I came across something by Cardinal Newman in A Word in Season, a series of eight volumes of supplementary readings for the Office of Readings in the Breviary published by Augustinian Press. He write on the importance of recognising everything that is gift from God. Here are a few extracts.
Let us beware of dishonouring and rudely rejecting God's gifts, out of gloominess or sternness; let us beware of fearing without feasting . . . And let us not so plunge ourselvesin the sense of our offences, as not withal to take delight in the contemplation of our privileges. Let us rejoice while we mourn. Let us look up to our Lord and Saviour the more we shrink from the sight of ourselves; let us have the more faith and love the more we exercise repentance.
All the beauty of nature, the kind influences of the seasons, the gifts of sun and moon, and the fruits of the earth, the advantages of civilized life, and the presence of friends and intimates; all these good things are but one extended and wonderful type of God's benefits in the gospel.

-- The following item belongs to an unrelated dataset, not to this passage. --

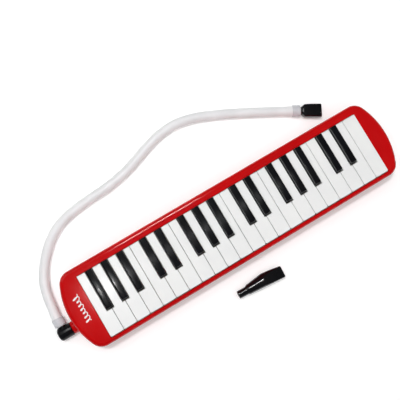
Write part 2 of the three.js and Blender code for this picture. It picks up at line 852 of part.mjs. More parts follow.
// The short mouthpiece that goes into the socket in place of the hose: a round plug, a shoulder, and a
// body that is flattened towards the lips. It is drawn along X with its middle at the origin.
function shortMouthpiece() {
  const start = -pieceLength / 2;
  const end = pieceLength / 2;
  const bodyStart = start + plugLength;
  const body = turnedAboutX(
    [
      [0, start],
      [plugRadius, start],
      [plugRadius, bodyStart - 1],
      [plugRadius + pieceShoulder, bodyStart],
      [pieceWidest - 1, bodyStart + 14],
      [pieceWidest, bodyStart + 24],
      [pieceWidest, bodyStart + 32],
      [pieceLip, end],
      [0, end],
    ],
    18,
  );
  const flat = [
    [start - 1, -pieceWidest],
    [bodyStart + 20, -pieceWidest],
    [end + 1, -pieceLipHeight / 2],
    [end + 1, pieceLipHeight / 2],
    [bodyStart + 20, pieceWidest],
    [start - 1, pieceWidest],
  ].map(([x, z]) => new THREE.Vector2(x, z));
  const wedgeShape = new THREE.ExtrudeGeometry(new THREE.Shape(flat), {
    depth: 3 * pieceWidest,
    bevelEnabled: false,
  });
  const wedge = solid(wedgeShape.rotateX(Math.PI / 2).translate(0, 1.5 * pieceWidest, 0));
  const slot = box(
    [end - pieceSlotDepth, end + 1],
    [-lipSlotWidth / 2, lipSlotWidth / 2],
    [-pieceSlotHeight / 2, pieceSlotHeight / 2],
  );
  const airway = rodAlongX(pieceAirway, [start - 1, end - pieceSlotDepth + 1], 0, 0, 10);
  return cut(body.intersect(wedge), airway, slot);
}

// Assembly.

place("upper_case", upperCase(), redPlastic);
place("lower_case", lowerCase(), redPlastic);
place("valve_board", valveBoard(), creamPlastic);
place("chamber_gasket", chamberGasket(), rubber);
const lowKeys = 18;
place("reed_plate_low", reedPlate(0, lowKeys - 1), brass);
place("reed_plate_high", reedPlate(lowKeys, keys.length - 1), brass);
place("key_rod", rodAlongX(rodRadius, rodEnds, rodY, rodZ, 12), steel);
place("white_key_felt", feltStrip(frontFeltY, frontFeltTop), felt);
place("black_key_felt", feltStrip(backFeltY, backFeltTop), felt);
place("hand_strap", handStrap(), vinyl);

for (const key of keys) {
  place(key.name, key.white ? whiteKey(key) : blackKey(key), key.white ? whitePlastic : blackPlastic);
}

cornerScrews.forEach(([x, y], i) => {
  place(`case_screw_${i + 1}`, caseScrew(), steel).position.set(x, y, 0);
});

const drain = new THREE.Group();
drain.position.set(drainX, drainY, 0);
melodica.add(drain);
place("drain_button", drainButton(), blackPlastic, drain);
place("drain_seal", drainSeal(), rubber, drain);
place("drain_spring", drainSpring(), steel, drain);

place("elbow", elbow(), blackPlastic);
place("hose", hose(), hosePlastic);
const hoseEnd = hoseRoute[hoseRoute.length - 1];
const beforeEnd = hoseRoute[hoseRoute.length - 2];
const tipTurn = Math.atan2(hoseEnd[1] - beforeEnd[1], hoseEnd[0] - beforeEnd[0]);
const nearCuff = place("hose_cuff_near", hoseCuff(), cuffPlastic);
nearCuff.position.set(hoseX, hoseStartY + fitGap, socketHeight);
nearCuff.rotation.z = Math.PI / 2;
const farCuff = place("hose_cuff_far", hoseCuff(), cuffPlastic);
farCuff.position.set(hoseEnd[0], hoseEnd[1], lyingAtTip);
farCuff.rotation.z = tipTurn + Math.PI;
const tip = place("hose_mouthpiece", hoseTip(), blackPlastic);
tip.position.set(
  hoseEnd[0] + fitGap * 2 * Math.cos(tipTurn),
  hoseEnd[1] + fitGap * 2 * Math.sin(tipTurn),
  lyingAtTip,
);
tip.rotation.z = tipTurn;

const piece = place("short_mouthpiece", shortMouthpiece(), blackPlastic);
piece.position.set(...pieceMiddle, pieceWidest);
piece.rotation.z = pieceTurn;

export default melodica;
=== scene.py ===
import bmesh
import bpy
import numpy as np
from mathutils import Matrix, Vector


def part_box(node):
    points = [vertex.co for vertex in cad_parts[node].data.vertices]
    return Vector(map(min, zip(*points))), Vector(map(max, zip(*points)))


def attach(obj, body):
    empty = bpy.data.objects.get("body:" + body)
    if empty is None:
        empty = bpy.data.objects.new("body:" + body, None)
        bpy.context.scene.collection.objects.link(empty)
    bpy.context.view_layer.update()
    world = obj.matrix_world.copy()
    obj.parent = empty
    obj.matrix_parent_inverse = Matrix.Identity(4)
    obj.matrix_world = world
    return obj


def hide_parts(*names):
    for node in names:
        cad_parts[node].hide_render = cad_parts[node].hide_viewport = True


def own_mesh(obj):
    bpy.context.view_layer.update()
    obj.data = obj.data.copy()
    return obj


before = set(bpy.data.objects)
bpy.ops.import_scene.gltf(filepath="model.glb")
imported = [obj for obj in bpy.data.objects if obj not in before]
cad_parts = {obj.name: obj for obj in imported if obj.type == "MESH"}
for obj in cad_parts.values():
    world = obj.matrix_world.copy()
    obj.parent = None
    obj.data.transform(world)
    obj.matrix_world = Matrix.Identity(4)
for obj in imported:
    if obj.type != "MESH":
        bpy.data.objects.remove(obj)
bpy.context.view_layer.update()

softCrease = 38  # degrees: edges sharper than this stay crisp


def spanOf(node, axis):
    # A node's two ends along X, Y or Z, which are 0, 1 and 2.
    low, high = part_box(node)
    return low[axis], high[axis]


def middleOf(node):
    low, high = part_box(node)
    return (low + high) / 2


def grown(span, by):
    return span[0] - by, span[1] + by


def cornersOf(x, y):
    return [(x[0], y[0]), (x[1], y[0]), (x[1], y[1]), (x[0], y[1])]


def filletedRing(corners, radii, inset=0.0, arcSteps=5, edgeSteps=0):
    # Moves each side of an anticlockwise outline inwards by the inset and puts a tangent arc in each corner.
    # An outward corner's radius shrinks by the inset and a notch's grows by it, so nested rings stay
    # parallel, and two arcs that would overlap on a short side are made smaller together.
    corners = np.asarray(corners, float)
    side = np.roll(corners, -1, axis=0) - corners
    side /= np.linalg.norm(side, axis=1, keepdims=True)
    before = np.roll(side, 1, axis=0)
    inward = np.stack([-side[:, 1], side[:, 0]], axis=1)
    inwardBefore = np.roll(inward, 1, axis=0)
    alike = (side * before).sum(axis=1)
    turn = np.arctan2(before[:, 0] * side[:, 1] - before[:, 1] * side[:, 0], alike)
    moved = corners + inset * (inward + inwardBefore) / (1 + alike)[:, None]
    bend = np.sign(turn)
    radius = np.maximum(np.asarray(radii) - bend * inset, 1e-5)
    reach = radius * np.tan(np.abs(turn) / 2)
    length = np.linalg.norm(np.roll(moved, -1, axis=0) - moved, axis=1)
    fit = np.minimum(1, 0.999 * length / (reach + np.roll(reach, -1)))
    fit = np.minimum(fit, np.roll(fit, 1))
    radius, reach = radius * fit, reach * fit
    spoke = -inwardBefore * (bend * radius)[:, None]
    centre = moved - before * reach[:, None] - spoke
    angle = turn[:, None] * np.linspace(0, 1, arcSteps + 1)
    x = centre[:, :1] + spoke[:, :1] * np.cos(angle) - spoke[:, 1:] * np.sin(angle)
    y = centre[:, 1:] + spoke[:, :1] * np.sin(angle) + spoke[:, 1:] * np.cos(angle)
    arcs = np.stack([x, y], axis=-1)
    if edgeSteps:
        start, end = arcs[:, -1:], np.roll(arcs[:, :1], -1, axis=0)
        share = (np.arange(1, edgeSteps + 1) / (edgeSteps + 1))[None, :, None]
        arcs = np.concatenate([arcs, start + (end - start) * share], axis=1)
    return arcs.reshape(-1, 2)


def atHeight(ring, z):
    # The (x, y) points of a ring at the height z, which may be one number or one for each point.
    return np.column_stack([ring, np.broadcast_to(z, len(ring))])


def quarterTurn(radius, steps):
    # (inset, drop) pairs of a rounded edge, from the side up to the top: inset is r(1 - cos a) and drop is
    # r(1 - sin a), with a from 0 to 90 degrees.
    angle = np.linspace(0, np.pi / 2, steps + 1)
    return np.column_stack([radius * (1 - np.cos(angle)), radius * (1 - np.sin(angle))])


def loft(rings, firstCap=True, lastCap=True, closed=False):
    # Four-sided faces between points j and j + 1 of ring i and the same two of ring i + 1. A cap is one face
    # over an end ring, and closed joins the last ring to the first.
    rings = np.asarray(rings, float)
    levels, around = rings.shape[:2]
    level = np.arange(levels if closed else levels - 1)[:, None]
    step = np.arange(around)[None]
    beside, above = (step + 1) % around, (level + 1) % levels
    quads = [level * around + step, level * around + beside, above * around + beside, above * around + step]
    faces = np.stack(quads, axis=-1).reshape(-1, 4).tolist()
    if firstCap and not closed:
        faces.append(list(range(around))[::-1])
    if lastCap and not closed:
        faces.append(list(range((levels - 1) * around, levels * around)))
    return rings.reshape(-1, 3), faces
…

Bishop Robert Vasa of Baker, Oregon, writes along similar lines in his weekly column for 29 February in the Catholic Sentinel, the Catholic weekly in Oregon: Each encounter with God can have spark of first one. He writes: The Samaritan woman came to the well hoping and intending to draw out some water for the sake of her very survival. When the Lord promised her "living water" her first thought was water which preserved this life, water which precluded the need to come to the well again. You can read the full article here.
You'll find all of Bishop Vasa's previous columns here and at the bottom of that webpage you'll find a link - which didn't work for me just now! - to enable you to subscribe to Bishop Vasa's column by email. He reflects as he drives around his large, mountainous diocese in a particularly beautiful but sparsely populated area of the United States.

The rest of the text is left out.